• **Data supplied**:

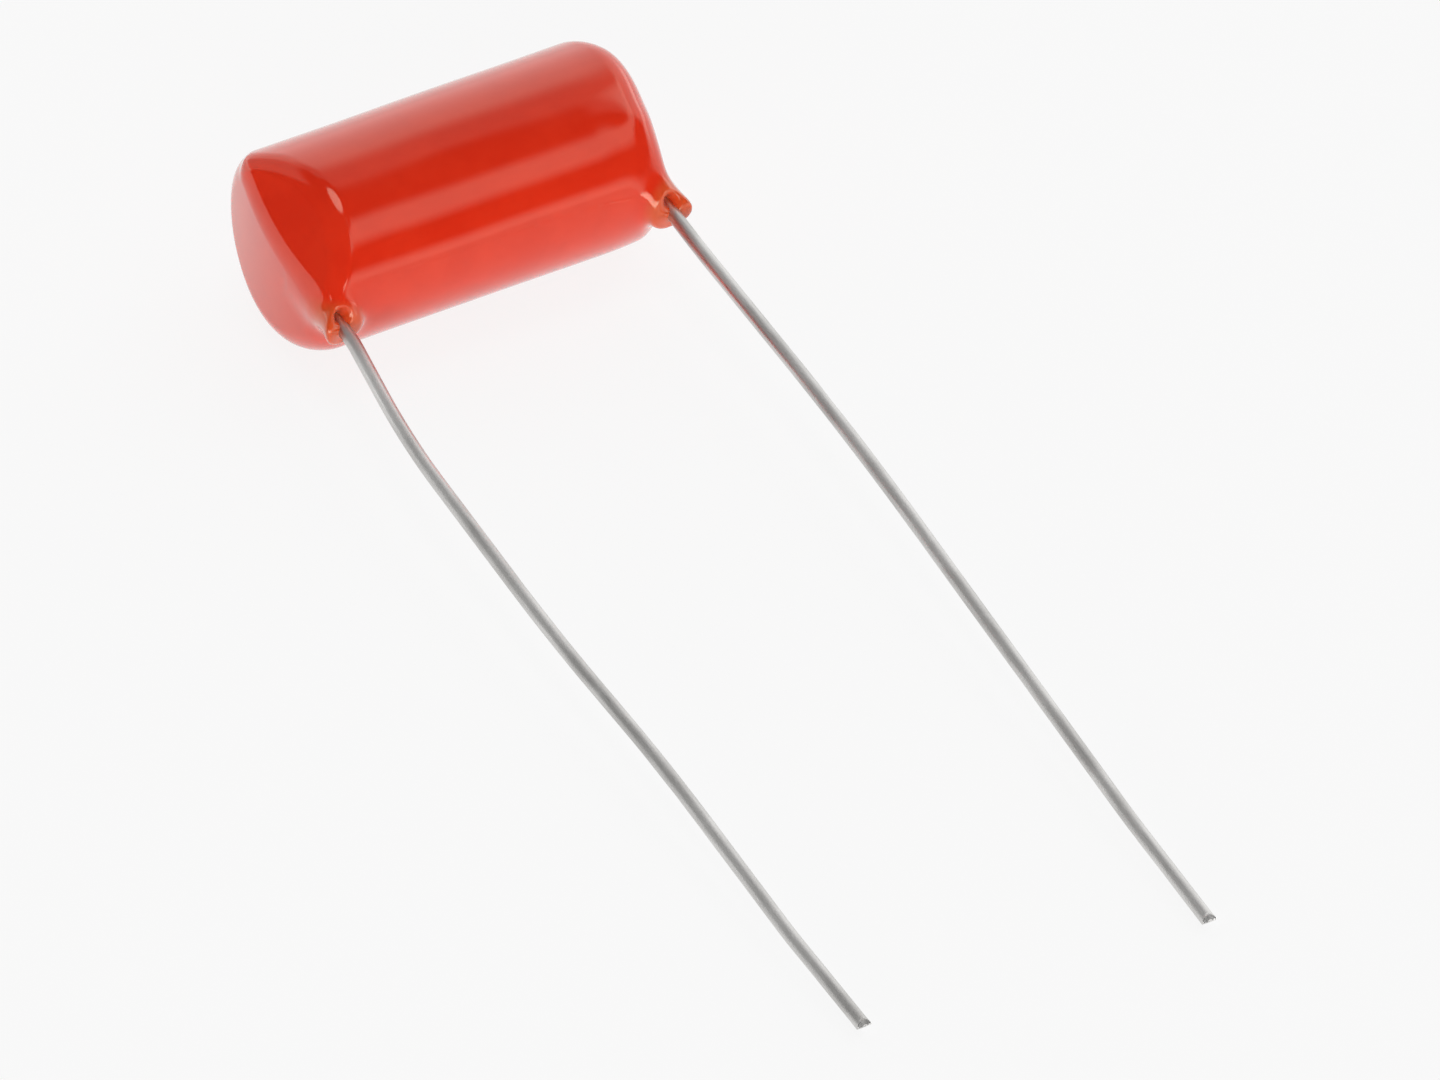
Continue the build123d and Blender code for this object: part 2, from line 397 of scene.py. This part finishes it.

--

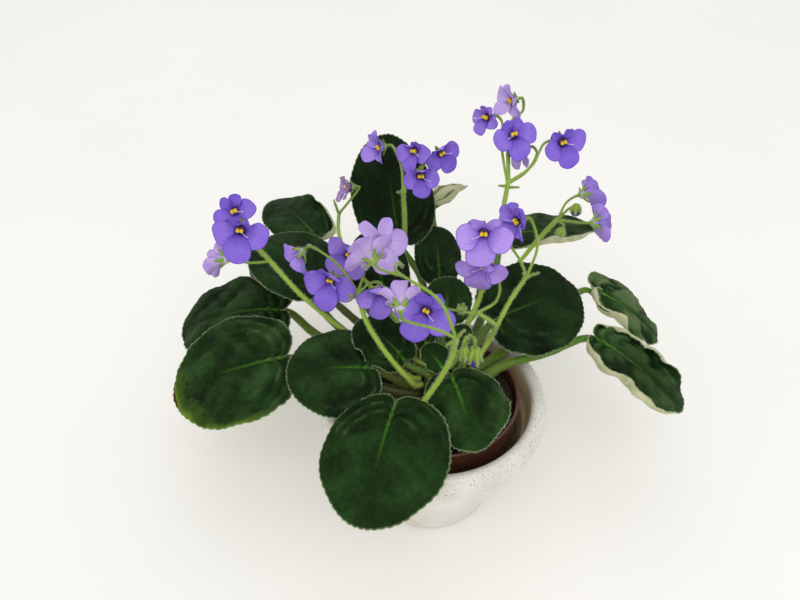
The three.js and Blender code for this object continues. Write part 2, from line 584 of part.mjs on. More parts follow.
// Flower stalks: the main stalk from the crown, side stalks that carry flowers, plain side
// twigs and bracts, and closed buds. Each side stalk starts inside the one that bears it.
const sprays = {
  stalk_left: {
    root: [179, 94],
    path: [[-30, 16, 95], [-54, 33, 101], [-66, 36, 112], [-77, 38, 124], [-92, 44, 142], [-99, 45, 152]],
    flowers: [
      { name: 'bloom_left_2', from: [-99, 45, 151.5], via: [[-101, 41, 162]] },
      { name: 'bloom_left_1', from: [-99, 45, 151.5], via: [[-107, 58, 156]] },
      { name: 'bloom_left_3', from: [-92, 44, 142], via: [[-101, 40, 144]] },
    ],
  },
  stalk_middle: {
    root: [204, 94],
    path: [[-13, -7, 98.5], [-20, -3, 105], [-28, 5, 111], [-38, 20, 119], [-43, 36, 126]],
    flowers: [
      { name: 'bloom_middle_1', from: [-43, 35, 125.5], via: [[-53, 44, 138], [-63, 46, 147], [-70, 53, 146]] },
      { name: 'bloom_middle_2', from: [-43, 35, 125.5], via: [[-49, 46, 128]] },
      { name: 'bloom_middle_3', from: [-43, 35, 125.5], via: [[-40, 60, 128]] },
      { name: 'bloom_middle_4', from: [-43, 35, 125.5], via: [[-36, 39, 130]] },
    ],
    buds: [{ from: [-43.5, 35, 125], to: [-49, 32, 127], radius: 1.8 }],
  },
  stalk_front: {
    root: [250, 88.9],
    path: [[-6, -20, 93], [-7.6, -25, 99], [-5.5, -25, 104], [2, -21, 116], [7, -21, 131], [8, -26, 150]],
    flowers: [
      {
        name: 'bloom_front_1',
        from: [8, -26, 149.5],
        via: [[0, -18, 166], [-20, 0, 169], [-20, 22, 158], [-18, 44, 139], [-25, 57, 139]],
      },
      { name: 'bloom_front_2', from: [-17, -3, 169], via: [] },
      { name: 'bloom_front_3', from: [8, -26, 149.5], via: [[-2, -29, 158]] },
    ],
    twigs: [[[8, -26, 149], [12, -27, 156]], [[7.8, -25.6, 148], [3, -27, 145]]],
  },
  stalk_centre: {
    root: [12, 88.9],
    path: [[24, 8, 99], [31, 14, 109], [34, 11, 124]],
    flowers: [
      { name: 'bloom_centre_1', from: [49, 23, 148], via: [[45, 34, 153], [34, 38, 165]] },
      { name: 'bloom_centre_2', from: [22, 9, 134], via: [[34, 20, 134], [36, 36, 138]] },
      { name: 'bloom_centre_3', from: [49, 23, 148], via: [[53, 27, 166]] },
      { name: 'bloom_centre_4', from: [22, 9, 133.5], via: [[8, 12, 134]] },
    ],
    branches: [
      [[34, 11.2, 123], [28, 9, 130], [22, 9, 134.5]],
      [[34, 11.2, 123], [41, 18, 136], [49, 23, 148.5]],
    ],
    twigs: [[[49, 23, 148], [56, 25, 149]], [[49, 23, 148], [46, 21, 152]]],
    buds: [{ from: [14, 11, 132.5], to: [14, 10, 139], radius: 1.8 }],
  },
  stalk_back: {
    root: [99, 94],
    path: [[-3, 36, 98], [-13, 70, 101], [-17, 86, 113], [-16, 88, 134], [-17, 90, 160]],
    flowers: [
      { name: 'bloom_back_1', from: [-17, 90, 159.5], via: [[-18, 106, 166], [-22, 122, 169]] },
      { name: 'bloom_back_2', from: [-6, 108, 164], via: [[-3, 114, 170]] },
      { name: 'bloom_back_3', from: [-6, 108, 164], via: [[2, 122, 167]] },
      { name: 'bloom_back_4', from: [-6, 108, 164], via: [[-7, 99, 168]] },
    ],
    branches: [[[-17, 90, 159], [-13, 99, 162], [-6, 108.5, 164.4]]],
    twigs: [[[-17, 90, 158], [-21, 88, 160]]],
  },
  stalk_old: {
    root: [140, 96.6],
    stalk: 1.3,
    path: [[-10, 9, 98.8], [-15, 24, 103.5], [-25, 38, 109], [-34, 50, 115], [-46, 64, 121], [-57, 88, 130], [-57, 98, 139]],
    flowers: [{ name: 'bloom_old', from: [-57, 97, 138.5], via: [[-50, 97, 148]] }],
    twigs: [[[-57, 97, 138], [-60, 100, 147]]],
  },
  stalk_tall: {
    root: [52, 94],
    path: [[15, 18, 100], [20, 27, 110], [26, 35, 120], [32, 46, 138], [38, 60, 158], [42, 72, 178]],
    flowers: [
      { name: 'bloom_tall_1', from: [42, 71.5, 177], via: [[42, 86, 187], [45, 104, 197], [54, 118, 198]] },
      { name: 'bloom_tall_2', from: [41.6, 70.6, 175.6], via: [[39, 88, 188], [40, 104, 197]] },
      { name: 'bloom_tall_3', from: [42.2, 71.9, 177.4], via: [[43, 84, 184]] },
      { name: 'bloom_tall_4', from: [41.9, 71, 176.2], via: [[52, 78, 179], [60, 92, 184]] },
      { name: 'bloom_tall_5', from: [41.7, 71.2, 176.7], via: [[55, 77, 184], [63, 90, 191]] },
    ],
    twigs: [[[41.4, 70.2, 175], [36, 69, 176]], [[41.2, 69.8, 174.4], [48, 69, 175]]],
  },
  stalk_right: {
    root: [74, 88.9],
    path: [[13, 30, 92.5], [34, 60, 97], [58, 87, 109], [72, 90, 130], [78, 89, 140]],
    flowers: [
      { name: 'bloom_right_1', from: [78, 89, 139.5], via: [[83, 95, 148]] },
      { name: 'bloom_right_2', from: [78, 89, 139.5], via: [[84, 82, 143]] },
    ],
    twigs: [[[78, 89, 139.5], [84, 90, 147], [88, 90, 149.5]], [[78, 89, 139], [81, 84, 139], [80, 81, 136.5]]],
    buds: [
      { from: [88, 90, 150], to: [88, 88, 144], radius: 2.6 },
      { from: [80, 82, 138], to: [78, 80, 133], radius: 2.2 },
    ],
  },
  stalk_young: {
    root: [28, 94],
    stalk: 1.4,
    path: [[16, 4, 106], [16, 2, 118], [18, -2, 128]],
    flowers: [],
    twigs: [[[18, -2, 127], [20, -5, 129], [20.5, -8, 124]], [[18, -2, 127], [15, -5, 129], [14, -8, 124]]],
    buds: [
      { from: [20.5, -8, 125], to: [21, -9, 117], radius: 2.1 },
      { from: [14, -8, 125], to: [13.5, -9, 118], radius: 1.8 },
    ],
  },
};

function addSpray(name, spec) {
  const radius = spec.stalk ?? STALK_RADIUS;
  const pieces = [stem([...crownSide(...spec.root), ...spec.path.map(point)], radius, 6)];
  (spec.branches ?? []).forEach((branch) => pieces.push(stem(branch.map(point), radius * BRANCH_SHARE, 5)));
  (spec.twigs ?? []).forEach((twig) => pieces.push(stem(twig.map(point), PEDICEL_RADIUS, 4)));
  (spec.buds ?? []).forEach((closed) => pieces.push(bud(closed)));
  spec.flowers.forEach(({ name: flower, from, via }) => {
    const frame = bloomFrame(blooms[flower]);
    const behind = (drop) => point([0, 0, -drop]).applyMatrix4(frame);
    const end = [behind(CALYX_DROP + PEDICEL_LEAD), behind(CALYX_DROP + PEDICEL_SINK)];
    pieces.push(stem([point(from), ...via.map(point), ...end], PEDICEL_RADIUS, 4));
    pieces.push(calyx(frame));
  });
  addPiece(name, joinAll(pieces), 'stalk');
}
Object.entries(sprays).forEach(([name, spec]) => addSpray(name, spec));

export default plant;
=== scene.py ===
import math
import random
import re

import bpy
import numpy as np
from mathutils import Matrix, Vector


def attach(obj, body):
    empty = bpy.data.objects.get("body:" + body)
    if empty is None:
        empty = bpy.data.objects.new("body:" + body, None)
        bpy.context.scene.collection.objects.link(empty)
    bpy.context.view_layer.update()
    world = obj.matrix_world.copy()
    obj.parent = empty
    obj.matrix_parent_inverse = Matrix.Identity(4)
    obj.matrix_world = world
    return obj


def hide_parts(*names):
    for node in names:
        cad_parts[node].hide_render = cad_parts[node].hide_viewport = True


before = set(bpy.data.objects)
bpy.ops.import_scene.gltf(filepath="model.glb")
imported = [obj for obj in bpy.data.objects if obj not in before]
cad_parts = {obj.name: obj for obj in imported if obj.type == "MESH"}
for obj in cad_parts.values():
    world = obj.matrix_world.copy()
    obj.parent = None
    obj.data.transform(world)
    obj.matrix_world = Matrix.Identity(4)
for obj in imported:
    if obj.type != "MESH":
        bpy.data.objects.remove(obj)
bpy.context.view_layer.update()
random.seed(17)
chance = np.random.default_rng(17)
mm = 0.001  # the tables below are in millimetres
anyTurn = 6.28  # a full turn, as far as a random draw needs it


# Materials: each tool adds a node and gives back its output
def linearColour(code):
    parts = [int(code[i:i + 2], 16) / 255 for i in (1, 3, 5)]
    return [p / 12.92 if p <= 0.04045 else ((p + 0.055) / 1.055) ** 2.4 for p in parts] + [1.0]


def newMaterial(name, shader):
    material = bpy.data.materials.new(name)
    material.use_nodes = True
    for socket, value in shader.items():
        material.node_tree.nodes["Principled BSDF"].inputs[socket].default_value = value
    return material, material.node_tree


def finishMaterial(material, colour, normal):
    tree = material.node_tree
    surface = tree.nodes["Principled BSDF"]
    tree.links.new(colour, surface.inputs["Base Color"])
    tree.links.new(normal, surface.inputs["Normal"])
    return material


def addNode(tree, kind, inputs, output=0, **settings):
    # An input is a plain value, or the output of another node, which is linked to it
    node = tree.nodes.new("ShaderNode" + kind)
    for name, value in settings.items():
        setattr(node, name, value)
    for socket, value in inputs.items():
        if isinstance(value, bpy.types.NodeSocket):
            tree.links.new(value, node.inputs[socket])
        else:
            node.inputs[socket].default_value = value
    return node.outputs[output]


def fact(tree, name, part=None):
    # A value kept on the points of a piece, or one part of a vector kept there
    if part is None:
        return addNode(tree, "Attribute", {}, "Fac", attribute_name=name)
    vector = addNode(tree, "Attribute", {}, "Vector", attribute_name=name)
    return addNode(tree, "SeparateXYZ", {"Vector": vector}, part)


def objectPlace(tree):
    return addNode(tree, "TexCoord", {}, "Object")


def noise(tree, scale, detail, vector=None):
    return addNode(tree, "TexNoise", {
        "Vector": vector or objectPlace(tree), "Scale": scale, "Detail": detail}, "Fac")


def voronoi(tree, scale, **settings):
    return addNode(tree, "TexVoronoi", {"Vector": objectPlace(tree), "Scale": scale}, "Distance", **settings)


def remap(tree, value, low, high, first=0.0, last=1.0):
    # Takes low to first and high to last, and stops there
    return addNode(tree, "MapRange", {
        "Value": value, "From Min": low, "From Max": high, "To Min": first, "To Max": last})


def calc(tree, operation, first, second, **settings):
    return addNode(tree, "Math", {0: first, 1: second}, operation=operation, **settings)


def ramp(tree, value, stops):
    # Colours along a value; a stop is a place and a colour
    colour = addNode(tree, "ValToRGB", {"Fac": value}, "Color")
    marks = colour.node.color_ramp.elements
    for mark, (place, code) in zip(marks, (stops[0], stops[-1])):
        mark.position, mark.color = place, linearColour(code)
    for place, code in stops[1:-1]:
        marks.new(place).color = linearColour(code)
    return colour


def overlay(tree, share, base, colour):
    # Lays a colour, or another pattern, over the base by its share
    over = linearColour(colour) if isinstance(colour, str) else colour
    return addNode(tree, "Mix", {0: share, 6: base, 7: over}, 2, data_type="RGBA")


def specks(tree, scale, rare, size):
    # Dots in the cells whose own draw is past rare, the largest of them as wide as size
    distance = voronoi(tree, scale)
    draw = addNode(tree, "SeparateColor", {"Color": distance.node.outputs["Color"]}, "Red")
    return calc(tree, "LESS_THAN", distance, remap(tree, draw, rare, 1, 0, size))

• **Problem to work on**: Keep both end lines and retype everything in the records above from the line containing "obj.matrix_world = world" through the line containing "return [p /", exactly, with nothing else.

• **Result**:
    obj.matrix_world = world
    return obj


def hide_parts(*names):
    for node in names:
        cad_parts[node].hide_render = cad_parts[node].hide_viewport = True


before = set(bpy.data.objects)
bpy.ops.import_scene.gltf(filepath="model.glb")
imported = [obj for obj in bpy.data.objects if obj not in before]
cad_parts = {obj.name: obj for obj in imported if obj.type == "MESH"}
for obj in cad_parts.values():
    world = obj.matrix_world.copy()
    obj.parent = None
    obj.data.transform(world)
    obj.matrix_world = Matrix.Identity(4)
for obj in imported:
    if obj.type != "MESH":
        bpy.data.objects.remove(obj)
bpy.context.view_layer.update()
random.seed(17)
chance = np.random.default_rng(17)
mm = 0.001  # the tables below are in millimetres
anyTurn = 6.28  # a full turn, as far as a random draw needs it


# Materials: each tool adds a node and gives back its output
def linearColour(code):
    parts = [int(code[i:i + 2], 16) / 255 for i in (1, 3, 5)]
    return [p / 12.92 if p <= 0.04045 else ((p + 0.055) / 1.055) ** 2.4 for p in parts] + [1.0]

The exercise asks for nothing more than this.